Every week we receive a new treatise telling us who Trump voters really are. This week The Atlantic told us that evangelicals are the ones who really elected Trump. But we’ve also heard tales of blue collar whites (now rescinded), disaffected middle class whites and also minority voters who felt let down by Barack Obama’s presidential tenure.

The Democratic and Republican parties are tearing themselves apart in response to Trump, each in their own way. A growing coalition of socialist Democrats are trying to take control from the “New Democrats” who first rose to power under Bill Clinton in the 1990’s, while some conservatives rail against voting for the Republican Party at all in this year’s Congressional mid-term elections.

At the moment, America seems like a crazy, topsy-turvy country, with no clear center and a million competing visions for the future. No matter what the political issue, gun control, abortion, energy, environment or transit, the fractures created by geography, class, race and religion loom larger than ever. We are bedeviled to find a common language as we are blessed with internet-speed communication.

From our very beginning, America was forged from different peoples with dissimilar, often incongruent ideas about the nature of liberty and nationhood. At our best, the fact these differences exist is the bedrock of American diversity. But occasionally these opposing ideas of liberty divide us to the core, and once that divide is exposed, it often takes either great leadership or a cataclysm to bring us back together.

Our two earliest colonies, Massachusetts and Virginia, founded by Puritans and Cavaliers in the 1500’s, had very different ideas of a successful society. Puritans were a close-knit community with rigid rules for all participants, but also with a high priority on the population’s general welfare. The Cavaliers, in Virginia, created an exploitive, every-man-for-himself society with that held the individual’s abilities and freedom at the highest level.

Throughout American history, these two ideas of liberty – rule-bound but with community assistance that frees a person from want, versus freedom from government that makes success or failure entirely your own – have been the core of almost every internal conflict. Soon after independence, this split drove America’s first crises over taxation and a national bank.

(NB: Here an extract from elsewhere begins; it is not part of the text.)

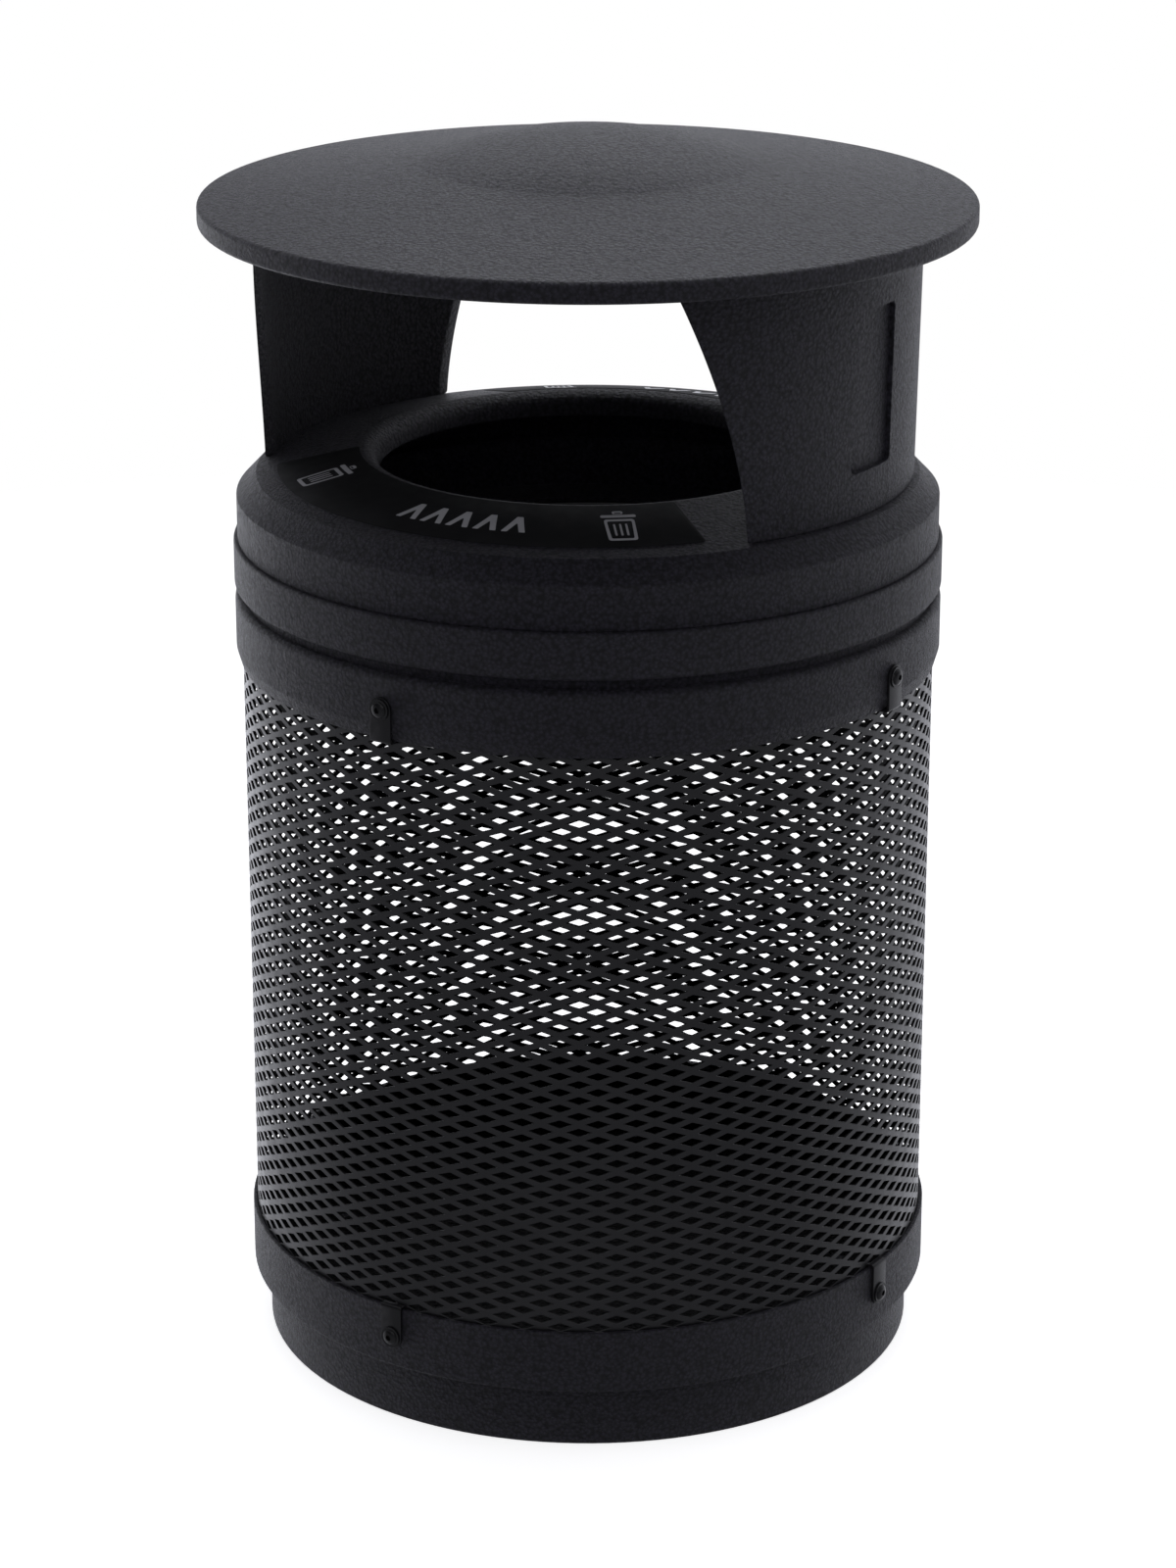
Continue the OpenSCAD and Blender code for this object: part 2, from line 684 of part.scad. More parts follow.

The split revisited us eighty years later, leading to the Civil War and the abolition of slavery. Today, our struggles over the role of the welfare state and who is really entitled to be an American can be traced back to that split.

What do we stand for, any way? The Trump Administration continues to pull down icons of the old, liberal order, leading everyone to question what it means to have “American values”. Just this month Trumpists won Supreme Court judgements that stymie public employee unions and reduce voting rights while ordering federal bureaucrats to new levels of cruelty by separating toddlers and children from immigrant parents at the border.

Strong unions, voting rights and open borders, major policies enacted in the 1960’s and once considered bedrock, are now all up for debate.

Does the Trump Administration embody American values? A respected poll released Thursday reports 47% of Americans approve of President Trump’s job performance. While in office, Trump has never gotten below the high 30’s, suggesting that some large portion of America really likes what he’s up to, and always will.

Meanwhile, a survey sponsored by former President George W. Bush and former Vice President Joe Biden found that 55% of Americans believe American democracy is getting weaker. A plurality of non-white Americans believe racism and discrimination is weakening democracy, while 77% of all Americans believe “the laws enacted by our national government these days mostly reflect what powerful special interests and their lobbyists want”.

Clearly, Americans are conflicted. We have a lot of opinions about Donald Trump, but it doesn’t seem we’ve made up our mind about him and what he’s up to.

One thing I’ve learned about democracy is that it’s easy to find people with an opinion. Ubiquitous polling has proven that. But it’s a whole other thing to find people that will vote. The voting part is what decides which values become policy.